La complexité du projet réside dans la construction de bâtiments sur un site pénitentiaire occupé impliquant d’importantes exigences de sûreté. Le site contraint en zone urbaine influence l’implantation et l’orientation des bâtiments, notamment vis-à-vis de l’extérieur du domaine. La passation du marché en conception-réalisation a permis d’anticiper l’étude des méthodes constructives pendant la conception.
Cheffe de projet à l’Agence publique pour l’immobilier de la justice (APIJ)
« L’anticipation de méthodes pour des rotations bien cadencées »
Ce chantier, c’est beaucoup de béton, beaucoup de réservations et peu de choses apparentes. Bien que l’incorporation des réseaux dans les structures ait été étudiée en conception, une grande part se joue au moment du gros œuvre avec les sous-traitants spécialisés. La proximité des voiles nécessite l’anticipation de méthodes pour obtenir des rotations bien cadencées.
Directeur de projet GTM Bâtiment Aquitaine et mandataire du groupement
« Une grande importance accordée à l’analyse du risque »
La mise en place d’une équipe gros œuvre, tôt dans le calendrier, est la clé d’une bonne préparation de chantier. C’est un levier majeur pour faire prendre conscience à chacun des risques et les gérer. En une année de production, vingt-cinq avenants au PPSPS ont été rédigés sur la base des analyses de risque réalisées par les conducteurs de travaux et chefs de chantier. Nous y accordons beaucoup d’importance.

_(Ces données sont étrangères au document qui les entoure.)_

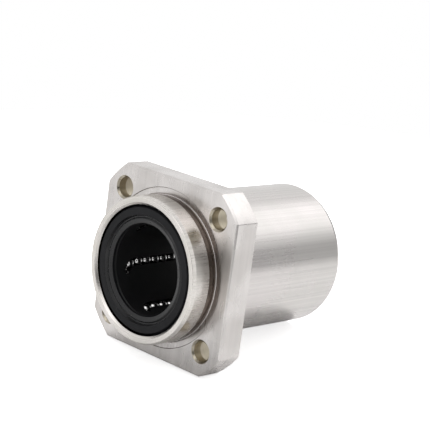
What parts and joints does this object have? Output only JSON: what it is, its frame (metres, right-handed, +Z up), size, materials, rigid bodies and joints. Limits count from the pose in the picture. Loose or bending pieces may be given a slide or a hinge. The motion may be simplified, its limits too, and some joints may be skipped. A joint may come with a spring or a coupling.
{
  "type": "linear ball bushing",
  "caption": "Linear ball bushing for a round shaft, with a pilot, a square flange with turned corners and counterbored bolt holes, end seals and recirculating ball circuits.",
  "frame": {"origin": "where the bore axis meets the flange's mounting face", "axes": "+Y along the bore from the mounting face to the barrel, the pilot stands out towards -Y; +Z up, flange flats level and upright"},
  "size_m": [0.05, 0.059, 0.05],
  "materials": {
    "sleeve_steel": "ground bearing steel, satin",
    "flange_steel": "ground steel, satin",
    "cage_resin": "moulded black resin",
    "spring_steel": "dark spring steel",
    "seal_rubber": "matte black rubber",
    "ball_steel": "polished bearing balls"
  },
  "bodies": {
    "root": {"outer_sleeve": "sleeve_steel", "flange": "flange_steel", "ball_cage": "cage_resin", "front_snap_ring": "spring_steel", "rear_snap_ring": "spring_steel", "front_seal": "seal_rubber", "rear_seal": "seal_rubber"},
    "load_balls_1": {"load_balls_1": "ball_steel"},
    "return_balls_1": {"return_balls_1": "ball_steel"},
    "front_turn_balls_1": {"front_turn_balls_1": "ball_steel"},
    "rear_turn_balls_1": {"rear_turn_balls_1": "ball_steel"},
    "load_balls_2": {"load_balls_2": "ball_steel"},
    "return_balls_2": {"return_balls_2": "ball_steel"},
    "front_turn_balls_2": {"front_turn_balls_2": "ball_steel"},
    "rear_turn_balls_2": {"rear_turn_balls_2": "ball_steel"},
    "load_balls_3": {"load_balls_3": "ball_steel"},
    "return_balls_3": {"return_balls_3": "ball_steel"},
    "front_turn_balls_3": {"front_turn_balls_3": "ball_steel"},
    "rear_turn_balls_3": {"rear_turn_balls_3": "ball_steel"},
    "load_balls_4": {"load_balls_4": "ball_steel"},
    "return_balls_4": {"return_balls_4": "ball_steel"},
    "front_turn_balls_4": {"front_turn_balls_4": "ball_steel"},
    "rear_turn_balls_4": {"rear_turn_balls_4": "ball_steel"},
    "load_balls_5": {"load_balls_5": "ball_steel"},
    "return_balls_5": {"return_balls_5": "ball_steel"},
    "front_turn_balls_5": {"front_turn_balls_5": "ball_steel"},
    "rear_turn_balls_5": {"rear_turn_balls_5": "ball_steel"},
    "load_balls_6": {"load_balls_6": "ball_steel"},
    "return_balls_6": {"return_balls_6": "ball_steel"},
    "front_turn_balls_6": {"front_turn_balls_6": "ball_steel"},
    "rear_turn_balls_6": {"rear_turn_balls_6": "ball_steel"}
  },
  "joints": [
    {"name": "load_row_1_slide", "type": "slide", "parent": "root", "child": "load_balls_1", "axis": [0, 1, 0], "range_m": [-0.0016, 0.0016]},
    {"name": "return_row_1_slide", "type": "slide", "parent": "root", "child": "return_balls_1", "axis": [0, 1, 0], "range_m": [-0.0016, 0.0016]},
    {"name": "front_turn_1_roll", "type": "hinge", "parent": "root", "child": "front_turn_balls_1", "pos_m": [0.01342, 0.00231, 0.00536], "axis": [0.9877, 0, 0.1564], "range_deg": [-30.01, 30.01]},
    {"name": "rear_turn_1_roll", "type": "hinge", "parent": "root", "child": "rear_turn_balls_1", "pos_m": [0.01342, 0.04069, 0.00536], "axis": [0.9877, 0, 0.1564], "range_deg": [-30.01, 30.01]},
    {"name": "load_row_2_slide", "type": "slide", "parent": "root", "child": "load_balls_2", "axis": [0, 1, 0], "range_m": [-0.0016, 0.0016]},
    {"name": "return_row_2_slide", "type": "slide", "parent": "root", "child": "return_balls_2", "axis": [0, 1, 0], "range_m": [-0.0016, 0.0016]},
    {"name": "front_turn_2_roll", "type": "hinge", "parent": "root", "child": "front_turn_balls_2", "pos_m": [0.00207, 0.00231, 0.01431], "axis": [0.3584, 0, 0.9336], "range_deg": [-30.01, 30.01]},
    {"name": "rear_turn_2_roll", "type": "hinge", "parent": "root", "child": "rear_turn_balls_2", "pos_m": [0.00207, 0.04069, 0.01431], "axis": [0.3584, 0, 0.9336], "range_deg": [-30.01, 30.01]},
    {"name": "load_row_3_slide", "type": "slide", "parent": "root", "child": "load_balls_3", "axis": [0, 1, 0], "range_m": [-0.0016, 0.0016]},
    {"name": "return_row_3_slide", "type": "slide", "parent": "root", "child": "return_balls_3", "axis": [0, 1, 0], "range_m": [-0.0016, 0.0016]},
    {"name": "front_turn_3_roll", "type": "hinge", "parent": "root", "child": "front_turn_balls_3", "pos_m": [-0.01136, 0.00231, 0.00894], "axis": [-0.6293, 0, 0.7771], "range_deg": [-30.01, 30.01]},
    {"name": "rear_turn_3_roll", "type": "hinge", "parent": "root", "child": "rear_turn_balls_3", "pos_m": [-0.01136, 0.04069, 0.00894], "axis": [-0.6293, 0, 0.7771], "range_deg": [-30.01, 30.01]},
    {"name": "load_row_4_slide", "type": "slide", "parent": "root", "child": "load_balls_4", "axis": [0, 1, 0], "range_m": [-0.0016, 0.0016]},
    {"name": "return_row_4_slide", "type": "slide", "parent": "root", "child": "return_balls_4", "axis": [0, 1, 0], "range_m": [-0.0016, 0.0016]},
    {"name": "front_turn_4_roll", "type": "hinge", "parent": "root", "child": "front_turn_balls_4", "pos_m": [-0.01342, 0.00231, -0.00536], "axis": [-0.9877, 0, -0.1564], "range_deg": [-30.01, 30.01]},
    {"name": "rear_turn_4_roll", "type": "hinge", "parent": "root", "child": "rear_turn_balls_4", "pos_m": [-0.01342, 0.04069, -0.00536], "axis": [-0.9877, 0, -0.1564], "range_deg": [-30.01, 30.01]},
    {"name": "load_row_5_slide", "type": "slide", "parent": "root", "child": "load_balls_5", "axis": [0, 1, 0], "range_m": [-0.0016, 0.0016]},
    {"name": "return_row_5_slide", "type": "slide", "parent": "root", "child": "return_balls_5", "axis": [0, 1, 0], "range_m": [-0.0016, 0.0016]},
    {"name": "front_turn_5_roll", "type": "hinge", "parent": "root", "child": "front_turn_balls_5", "pos_m": [-0.00207, 0.00231, -0.01431], "axis": [-0.3584, 0, -0.9336], "range_deg": [-30.01, 30.01]},
    {"name": "rear_turn_5_roll", "type": "hinge", "parent": "root", "child": "rear_turn_balls_5", "pos_m": [-0.00207, 0.04069, -0.01431], "axis": [-0.3584, 0, -0.9336], "range_deg": [-30.01, 30.01]},
    {"name": "load_row_6_slide", "type": "slide", "parent": "root", "child": "load_balls_6", "axis": [0, 1, 0], "range_m": [-0.0016, 0.0016]},
    {"name": "return_row_6_slide", "type": "slide", "parent": "root", "child": "return_balls_6", "axis": [0, 1, 0], "range_m": [-0.0016, 0.0016]},
    {"name": "front_turn_6_roll", "type": "hinge", "parent": "root", "child": "front_turn_balls_6", "pos_m": [0.01136, 0.00231, -0.00894], "axis": [0.6293, 0, -0.7771], "range_deg": [-30.01, 30.01]},
    {"name": "rear_turn_6_roll", "type": "hinge", "parent": "root", "child": "rear_turn_balls_6", "pos_m": [0.01136, 0.04069, -0.00894], "axis": [0.6293, 0, -0.7771], "range_deg": [-30.01, 30.01]}
  ],
  "couplings": [
    {"joint": "return_row_1_slide", "follows": "load_row_1_slide", "ratio": -1},
    {"joint": "front_turn_1_roll", "follows": "load_row_1_slide", "rad_per_m": 327.35},
    {"joint": "rear_turn_1_roll", "follows": "load_row_1_slide", "rad_per_m": 327.35},
    {"joint": "return_row_2_slide", "follows": "load_row_2_slide", "ratio": -1},
    {"joint": "front_turn_2_roll", "follows": "load_row_2_slide", "rad_per_m": 327.35},
    {"joint": "rear_turn_2_roll", "follows": "load_row_2_slide", "rad_per_m": 327.35},
    {"joint": "return_row_3_slide", "follows": "load_row_3_slide", "ratio": -1},
    {"joint": "front_turn_3_roll", "follows": "load_row_3_slide", "rad_per_m": 327.35},
    {"joint": "rear_turn_3_roll", "follows": "load_row_3_slide", "rad_per_m": 327.35},
    {"joint": "return_row_4_slide", "follows": "load_row_4_slide", "ratio": -1},
    {"joint": "front_turn_4_roll", "follows": "load_row_4_slide", "rad_per_m": 327.35},
    {"joint": "rear_turn_4_roll", "follows": "load_row_4_slide", "rad_per_m": 327.35},
    {"joint": "return_row_5_slide", "follows": "load_row_5_slide", "ratio": -1},
    {"joint": "front_turn_5_roll", "follows": "load_row_5_slide", "rad_per_m": 327.35},
    {"joint": "rear_turn_5_roll", "follows": "load_row_5_slide", "rad_per_m": 327.35},
    {"joint": "return_row_6_slide", "follows": "load_row_6_slide", "ratio": -1},
    {"joint": "front_turn_6_roll", "follows": "load_row_6_slide", "rad_per_m": 327.35},
    {"joint": "rear_turn_6_roll", "follows": "load_row_6_slide", "rad_per_m": 327.35}
  ]
}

Responsable du gros œuvre chez GTM Bâtiment Aquitaine
Le + prévention : Un mode opératoire spécifique pour les miradors

1. Retour d’expérience et gestion des contraintes
La construction des deux miradors s’inspire du retour d’expérience de l’entreprise Travaux du Midi, filiale de Vinci Construction, au centre pénitentiaire des Beaumettes (Marseille). À Bordeaux-Gradignan cependant, le mode opératoire diffère. « Les contraintes sismiques auraient nécessité le coulage en place de grandes bandes de clavetage à la jonction entre la dalle du poste de surveillance et le fût du mirador », explique le responsable du gros œuvre. La présence d’une ligne RTE empêchait le montage de l’échafaudage requis.